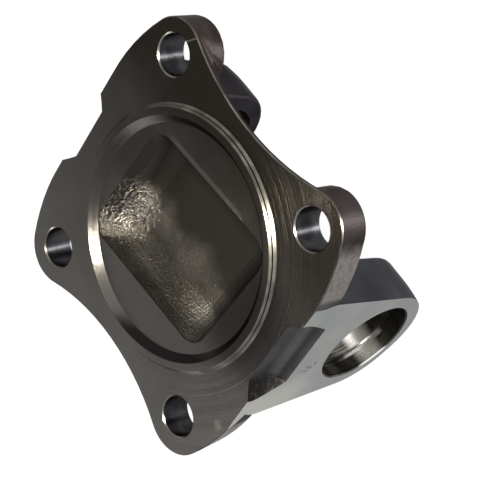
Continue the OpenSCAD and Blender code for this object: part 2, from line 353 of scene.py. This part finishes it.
def reamed_steel():
    f = Finish("reamed_steel")
    rings = f.z.grooves(1.1, 4.0)
    stain = f.mm.noise(0.12, 4, 0.6)

    # Painted shade on the dark side, and a painted reflection: the nearly white band on the other
    shine = (rings * 0.5 + stain * 0.5).rise(0.38, 0.62) * f.x.rise(*SHINY_X)
    streaky = shine.tint((0.045, 0.043, 0.040), (0.34, 0.32, 0.28))
    band = (f.x * 0.65 + (f.y - BORE_HEIGHT) * 0.76).rise(*BAND_REACH)
    return f.finish(Base_Color=band.over(streaky, (0.88, 0.87, 0.85)),
                    Roughness=0.18 + stain * 0.12,
                    Normal=f.bump(rings, 0.02))


reamed = reamed_steel()

# %% [markdown]
# ## Drilled bolt holes
#
# The bolt holes are only drilled, and darker than the bores. The drill's marks run round
# the hole, so they change along the hole's axis, which is the part's Y.

# %% Drilled bolt holes
def drilled_steel():
    f = Finish("drilled_steel")
    stain = f.mm.noise(0.15, 4, 0.6)
    return f.finish(Base_Color=stain.rise(0.35, 0.65).tint((0.020, 0.019, 0.021), (0.052, 0.051, 0.054)),
                    Roughness=0.24 + stain * 0.12,
                    Normal=f.bump(f.y.grooves(1.6, 3.0), 0.02))


drilled = drilled_steel()

# %% [markdown]
# ## Forged skin
#
# What no tool has touched keeps the skin of the forge: dark blue-grey scale on the ears, a
# browner scale with a breath of rust on the flange's edge, and lighter metal on that edge
# beside the ear at +Z. Separate materials would meet in jagged steps along the mesh's long
# triangles, so one material tells these areas apart by their place.

# %% Scale of the forge
EAR_Z = (-12, 12)
EAR_Y = (18, 44)
NOTCH_TOP_Y = (9.5, 11.5)
NOTCH_Z = (40.4, 41.2)
SCOOP_Y = (8.2, 9.6)
TORN_X = (7.5, 9.0)
RIM_TOP_Y = (9.0, 10.5)
RIM_X = (23.0, 25.5)
LIGHTER_EDGE_Z = (39.4, 41.4)


def forged_skin():
    f = Finish("forged_skin")
    cloud = f.mm.noise(0.08, 5, 0.62)
    fleck = f.mm.noise(0.8, 4, 0.65)
    grain = f.mm.noise(1.3, 3, 0.6)
    patchy = cloud.rise(0.35, 0.65)

    # Painted light: the ear at +Z is lighter than the one at -Z, and most so at its tip
    low_ear = patchy.tint((0.017, 0.015, 0.018), (0.027, 0.025, 0.029))
    height = patchy * 0.5 + f.y.rise(*EAR_Y) * 0.5
    high_ear = height.tint((0.032, 0.033, 0.038), (0.056, 0.058, 0.066))
    ears = f.z.rise(*EAR_Z).over(low_ear, high_ear)

    # Painted light on each notch's lighter floor, and painted shade in the dark scoop behind it
    notch = (1 - f.y.rise(*NOTCH_TOP_Y)) * f.z.abs().rise(*NOTCH_Z)
    floor = patchy.tint((0.058, 0.058, 0.061), (0.080, 0.080, 0.084))
    scoop = f.y.rise(*SCOOP_Y).over(floor, (0.030, 0.029, 0.031))

    # The notch at +Z ends in torn metal on its +X side
    flecks = fleck.rise(0.5, 0.75).tint((0.016, 0.015, 0.015), (0.060, 0.057, 0.054))
    torn = (f.x * f.z.rise(-1, 1)).rise(*TORN_X)
    notched = notch.over(ears, torn.over(scoop, flecks))

    # The flange's edge is brown and rusty, and lighter beside the ear at +Z
    rim = (1 - f.y.rise(*RIM_TOP_Y)) * f.x.abs().rise(*RIM_X)
    scale = patchy.tint((0.023, 0.017, 0.016), (0.046, 0.039, 0.039))
    rusty = (fleck.rise(0.60, 0.72) * 0.5).over(scale, (0.085, 0.045, 0.030))
    lighter_edge = (f.z + (cloud - 0.5) * 2.5).rise(*LIGHTER_EDGE_Z) * (0.62 + fleck.rise(0.3, 0.6) * 0.38)
    edge = lighter_edge.over(rusty, (0.22, 0.205, 0.195))
    return f.finish(Base_Color=rim.over(notched, edge),
                    Roughness=0.34 + cloud * 0.18,
                    Normal=f.bump(grain, 0.05, f.bump(cloud, 0.3)))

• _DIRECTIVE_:
Please print exactly what appears from the first line of the data through the line with "stain = f.mm.noise(0.12, 4, 0.6)", including both of those lines and nothing past them.

• _ANSWER TO THIS PROBLEM_:
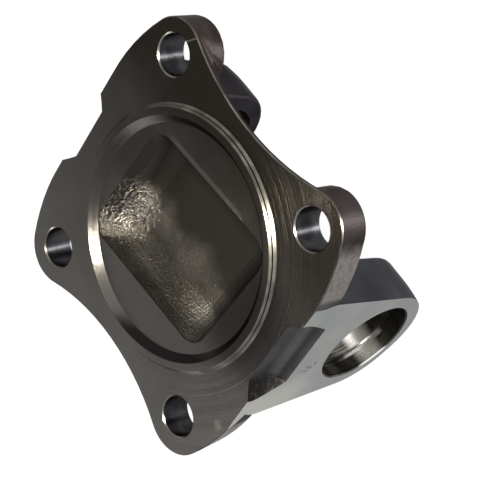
Continue the OpenSCAD and Blender code for this object: part 2, from line 353 of scene.py. This part finishes it.
def reamed_steel():
    f = Finish("reamed_steel")
    rings = f.z.grooves(1.1, 4.0)
    stain = f.mm.noise(0.12, 4, 0.6)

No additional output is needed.